Variation can also exist with zone sampling, although it is less than with sampling by soil type.
Grid sampling yields the most accurate P and K soil-test level results. It’s more costly, though, since more samples are required, says Mallarino. “It describes P, K, and pH variation better, though,” he says. “It can be used with yield maps to estimate P and K removal. It adapts so well to variable-rate application.”
A Sampling Efficacy Index examines the capacity of a sampling method used to identify field areas with different response to P or K. The higher the percentage, the more accurate it is. Here’s how various sampling methods stack up based on ISU analysis.
0.3- to 0.5-acre grids: 100% (base)
2.5-acre grids: 50%
Zone sampling: 39%
Soil-type sampling: 22%
Grid sampling also fits well with variable-rate application for P and K. “Some farmers will think, ‘This is my pool of money and I’m going to divide it across the farm,’ ” says Mallarino. However, variation of P and K levels between or even within fields make variable-rate technology a good fit for applications of these immobile nutrients.
For accurate results, though, proper grid sampling must occur.
“You have to have more than four to five cores per sample,” he says. “You also have to sample in 2.5- to 5-acre grids.”
If not, zone sampling or a combination of both is recommended. “I wouldn’t do grid sampling if grids are larger than approximately 5 acres,” says Mallarino. “A good zone sampling approach may be better.”
Sampling depth is crucial – 6 inches is best for P and K in Iowa, regardless of the tillage system, says Mallarino.
“It is not better to sample any shallower or deeper,” he says. “Sampling more than one depth is more expensive and isn’t useful.”
Yearly testing for P and K isn’t required, but it is advised every other year.
“Sampling every two years for P and K is a good investment, mainly when significant field areas test low. It prevents having to guess when sampling every four or more years,” says Mallarino.
SHOULD YOU LIME?
Optimum soil pH is essential to key proper nutrient cycling, soil microbial activity, and soil structure. That’s why you need to check your field’s soil pH. If your soil pH is 6.5 or above, don’t worry. That’s a sufficient pH level for all crops, says Mallarino.
If you farm soils with high pH subsoils (calcareous), liming to raise soil pH to 6.0 for corn and soybeans is sufficient. Below those levels, though, lime is recommended.
“If your soil’s pH is 5.4 or 5.5, you need to apply lime, even with low crop prices,” says Mallarino.
On the flip side, though, corn and soybean yield decreases can even result when soil pH is raised up to 7 to 7.4, he says.
BAND OR BROADCAST?
If you’re applying P and K, banding is seldom more efficient than broadcasting in Iowa soils.

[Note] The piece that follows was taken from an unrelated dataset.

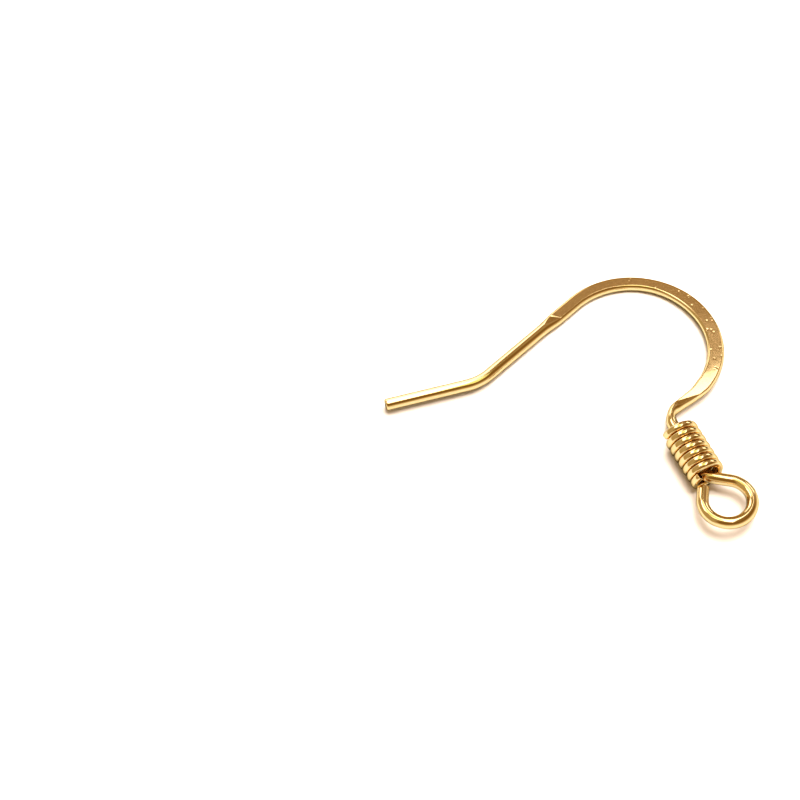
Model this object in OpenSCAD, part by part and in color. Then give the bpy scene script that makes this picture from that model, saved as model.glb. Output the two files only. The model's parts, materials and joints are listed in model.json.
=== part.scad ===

“Other than for starter, there is no economic advantage for banding of P under tillage, ridge-till, no-till, or strip-till,” saysMallarino.
Reducing the ISU-recommended P rates by banding on low-testing soils is not a good idea, as it may reduce yields and profits, says Mallarino. It can also increase future fertilization needs. One perk: Subsurface P applications may reduce exposure for P losses from surface runoff and water-quality impairment.
Potassium is a different story, since research in Iowa fields shows deep-banding K at 5 to 6 inches deep is beneficial on ridge-till, but it is only sometimes beneficial under no-till or strip-till, says Mallarino.
Cutting P or K application rates for low-testing soils is not recommended, according to ISU soil-test interpretations, since it may cut yield and profit, says Mallarino. Under some conditions, a small amount of starter fertilizer containing P applied to the corn seed furrow or below and beside seeds can complement a primary broadcast application, he says. Starter K benefits are less frequent, he adds.